Mr. Chas. Rogers, for Appellee.
This is an appeal by Fred Patterson and Lucy Patterson, his wife, hereinafter called defendants, from a judgment in favor of Charles H. Connolly, hereinafter called plaintiff.
There are three assignments of error, which read as follows:
"(1) That the court erred in not sustaining the demurrer of the defendants to plaintiff's complaint.
"(2) That the court erred in finding for the plaintiff in view of the law and the evidence.
"(3) That the court erred in failing to set aside the judgment and render judgment for the defendants in view of proof of excusable neglect."
[1] The second is clearly insufficient under our repeated decisions. Thornburg v. Frye, 44 Ariz. 282, 36 P.2d 548. We consider, therefore, the first and third.
The amended complaint on which the case was tried alleges, in substance, as follows: Defendants on the 15th day of July, 1933, leased the premises which are the subject matter of the action from Dan Angle, who was then the owner thereof, for a period of five years. The defendants agreed to pay as rent for the property $500, $100 to be paid on July 15, 1934, and a like amount each and every year thereafter until the whole amount was paid. On March 17, 1936, plaintiff purchased the premises in question from Angle. No part of the rent due was ever paid, except the sum of $34. During the period they were in possession of the property, defendants permitted damage and destruction thereof amounting to the sum of $500. Written notice to surrender possession, on the ground of failure to pay rent and willful destruction of the premises, was served upon defendants July 25, 1936, and, the latter refusing to surrender, on July 28th this suit was brought. The only reason given by defendants in their brief why the complaint did not state a cause of action is, apparently, that the action was brought by Connolly, while the real party in interest was Angle, there being no allegation that there was ever an assignment of the rentals due under the lease to Connolly, the plaintiff.

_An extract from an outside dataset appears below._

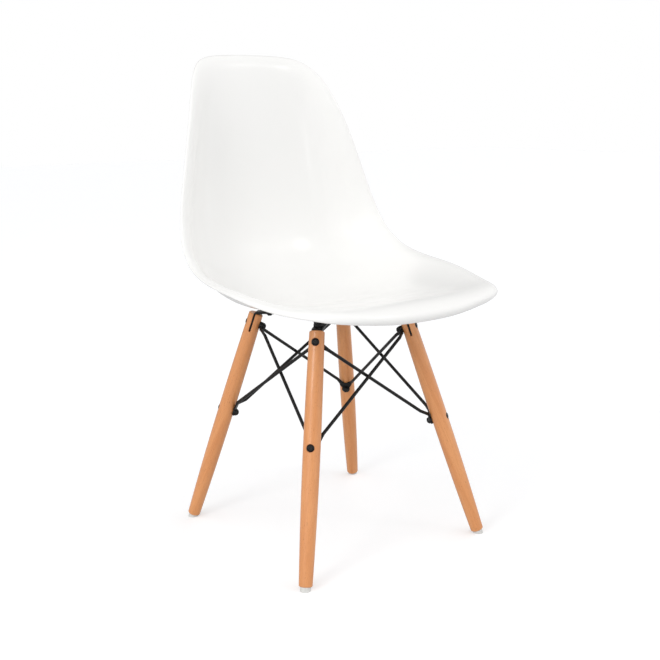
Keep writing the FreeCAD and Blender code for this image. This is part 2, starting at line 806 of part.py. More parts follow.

[2-5] At common law, when the owner of premises made a grant of a reversion to a third party, an attornment was necessary to create the relation of landlord and tenant between the original lessee and the new owner. This rule, however, was changed early in the eighteenth century by 4th Anne, chapter 16, paragraphs 9 and 10, which dispensed with the necessity for an attornment to confer upon the grantee of the reversion all the rights and remedies of a lessor. We have held in the case of Masury Son v. Bisbee Lumber Co., 49 Ariz. 443, 68 P.2d 679, that the common law of Arizona included the English common law as amended by statute down to the time of the severing of the union between the colonies and the mother country. Under the law of Arizona, therefore, when plaintiff bought the property from Angle, he had all the remedies which Angle possessed for a breach of the lease, and the action was brought in the name of the proper party if there had been a violation of the lease which entitled the owner of the reversion to recover possession of the premises. When a reversion is transferred without a reservation of the rent, the grant conveys the lessor's interest in the unexpired lease, and the purchaser will be entitled to the future rents and profits. Taylor v. Kennedy, 228 Mass. 390, 117 N.E. 901; Benjamin v. Northwestern F. M. Ins. Co., 119 Minn. 27, 137 N.W. 183, 41 L.R.A. (N.S.) 395; 36 C.J. 364, and cases cited. By the terms of the lease a payment of $100 rent was due on the 15th day of July, 1936, after Angle had transferred the reversion to Connolly. Since this sum was not paid when due and was in arrears for more than five days, plaintiff had a right to recover possession of the premises. Section 4325, Rev. Code 1928. We see no reason why the complaint does not state a good cause of action.
[6] We consider next the third assignment of error, which is that the court erred in refusing to set aside the judgment in view of proof of excusable neglect. The record shows that the case was tried to the court sitting without a jury, the plaintiff being present in person, and defendants being represented by their attorney. Evidence was introduced by the plaintiff, but defendants' counsel waived the presentation of any evidence, and the court, on the 19th of October, rendered judgment in favor of plaintiff. Thereafter a motion was made to set aside the judgment on the ground that the defendants were not notified by their attorney to be present at the trial of the case on October 19th. The motion was heard by the court, and much evidence presented, and thereafter it was denied. We have examined the transcript of the evidence taken at the hearing upon the motion, and we are of the opinion that the trial court did not abuse its discretion in determining that the motion for a new trial should be denied.
The judgment of the superior court of Graham county is, in all things, affirmed.
McALISTER, C.J., and ROSS, J., concur.